Loving the people of God
1John 5: The proof that we love God comes when we keep his commandments and they are not at all troublesome.
Before moving to other things John says a bit more about love in action. He’s already insisted that to be a follower of God requires more than words or even sincere desire. Again, “love,” to him is an “action” word rather than a “feelings” word. To love God is to love the Son and to love the Son is to love those he’s brought into the family of God. So what does it mean to love the children of God? Immediately, John takes us back to action. I love God’s people, not by feeling a certain way about them but, rather, by treating them in a certain way. John reminds me that God has given me some commandments concerning how I’m to treat my brothers and sisters. If I love God, I’ll keep those commandments and in doing so I’ll “love” those who are part of this great family of God. If I want proof of my love of God I’ll find it in how I treat his people. John adds that this isn’t that big a deal because this “love in action” that’s required of me isn’t all that troubling. I’m to love people as I love myself. That is, I’m to care about the needs of their lives, their comfort, and their security. Loving self isn’t about feeling a certain way about myself but is, rather, about the action I take on my own behalf. That’s exactly how I’m to love God’s people.

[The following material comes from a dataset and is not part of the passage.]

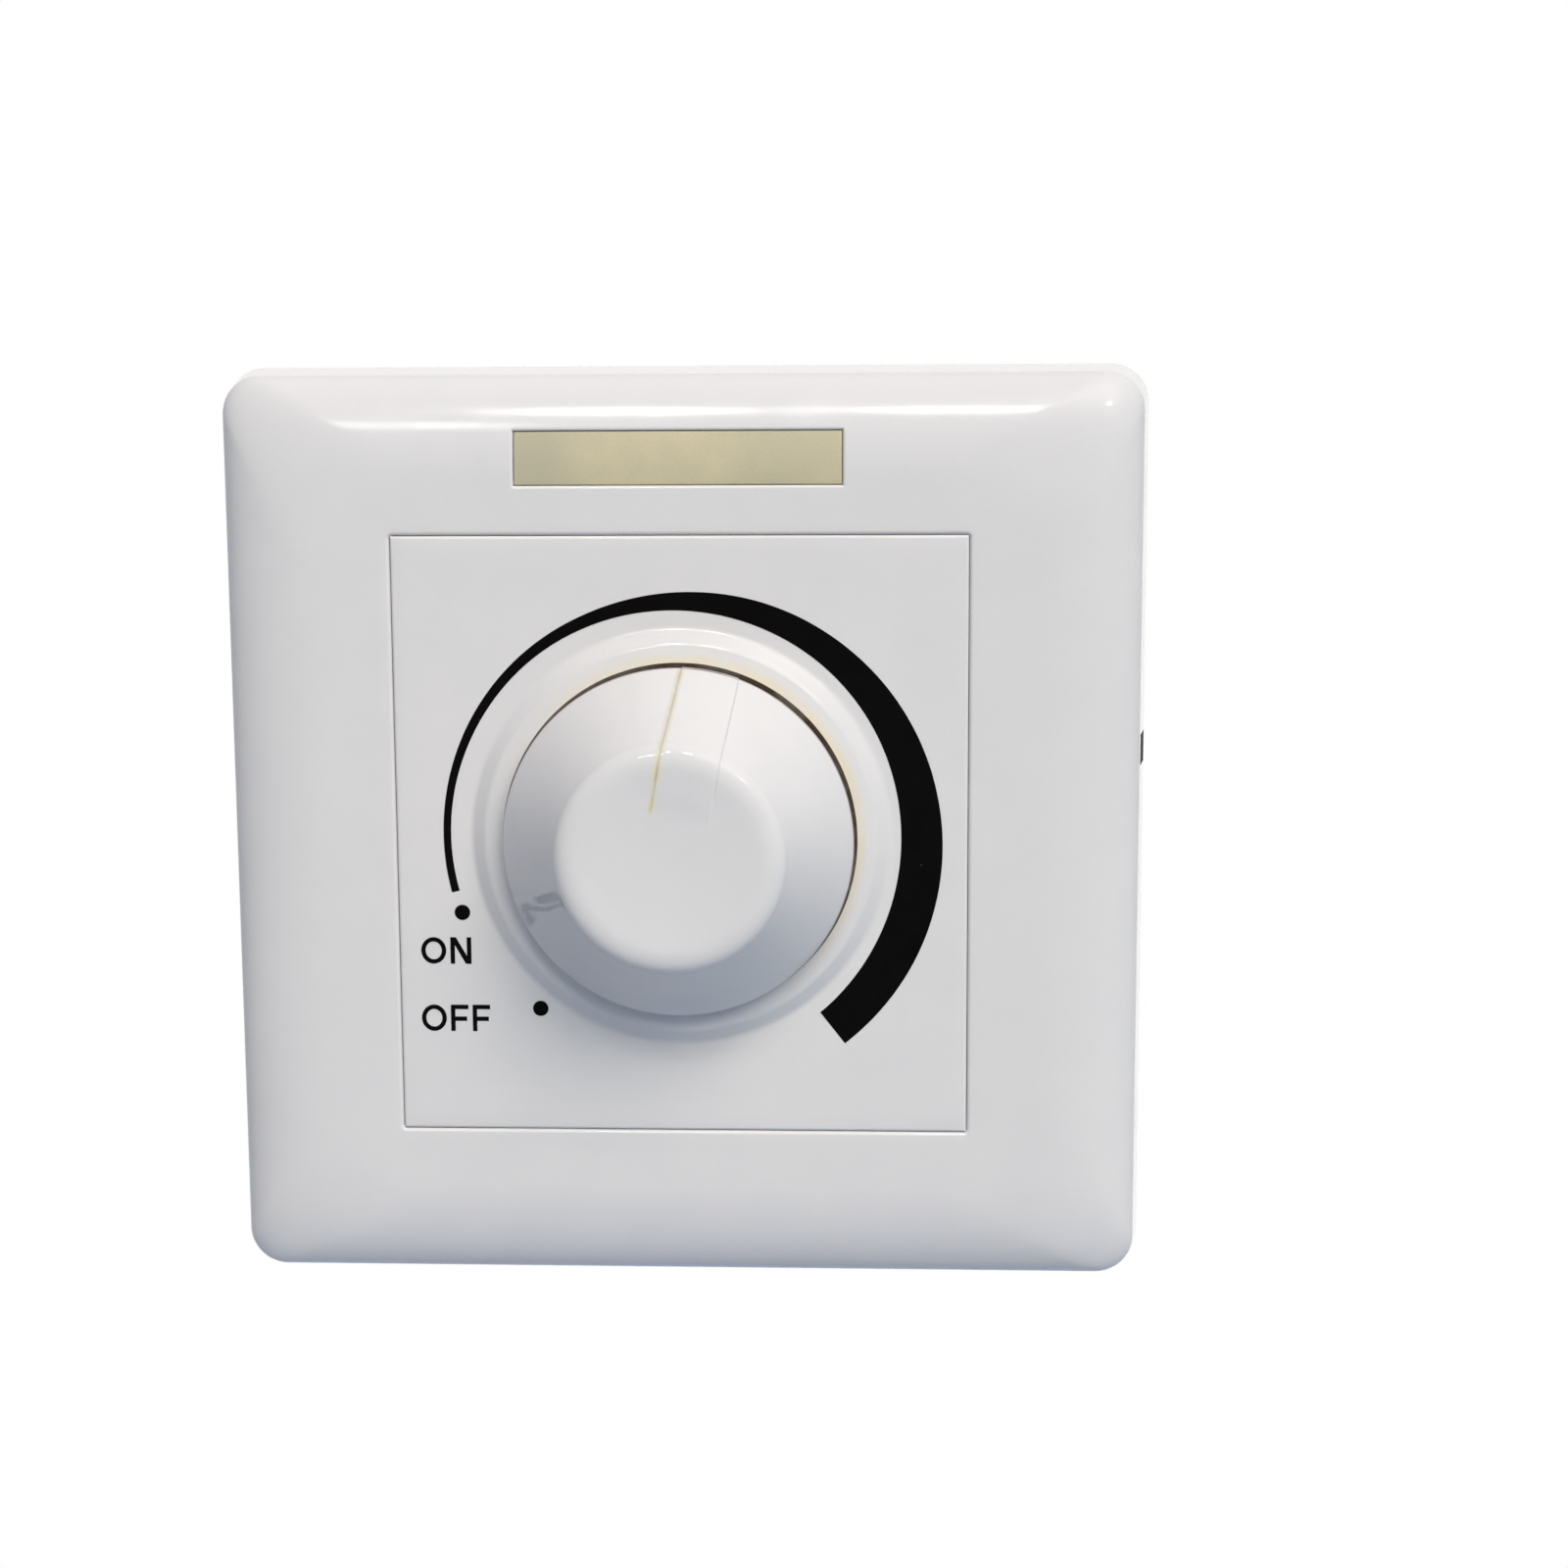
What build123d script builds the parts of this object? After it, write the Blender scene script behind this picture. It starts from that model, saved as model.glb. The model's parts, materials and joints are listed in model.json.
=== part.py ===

Take Away: To learn about your relationship with God, take a good look at your relationship to his people.
Feelings, nothing more than feelings…naw!
1John 4: That is the kind of love we are talking about.
Now I find myself at the heart of John’s letter. It’s here that I find the repeated declaration that “God is love.” The Apostle hammers his point home: God is love therefore to be in God is to be in love. If love doesn’t dominate my life then God doesn’t dominate me. If I don’t love people then God’s love is missing from my life and therefore God, himself, is missing. This “love business” demands some serious thought. What does it mean to love as God loves? If I’m not careful I wind up on the “emotions side” of love. I get the feeling that God is all about warm fuzzy feelings. Once there, I’m left with the idea that loving like God loves is to always “feel” a particular way about people whether they’re good or bad. However, I’ve taken the wrong fork in the road. John carefully describes what it means for God to be love. We know God is love, John says, because of what he does: he “sent his only Son into the world so that we might live through him.” Love, then, isn’t how God feels about us. Rather it’s the action he takes in our behalf. The Lord doesn’t “so love the world that he” feels all warm and tingly toward us. Instead, he “so loves the world that he gives his only begotten Son.” Love is, then, an action word. To love is to take action, even personally painful action, on the behalf of the one loved…even if that one is absolutely unlovable. If I love as God loves I too will take action. John reminds me that there’s no way I can do that unless the Lord lives in me. On the other hand, if the Lord lives in me, I can’t help but act in love.
Take Away: Love isn’t how I feel as much as it is what I do.
Good for what ails you
1John 3: For God is greater than our worried hearts.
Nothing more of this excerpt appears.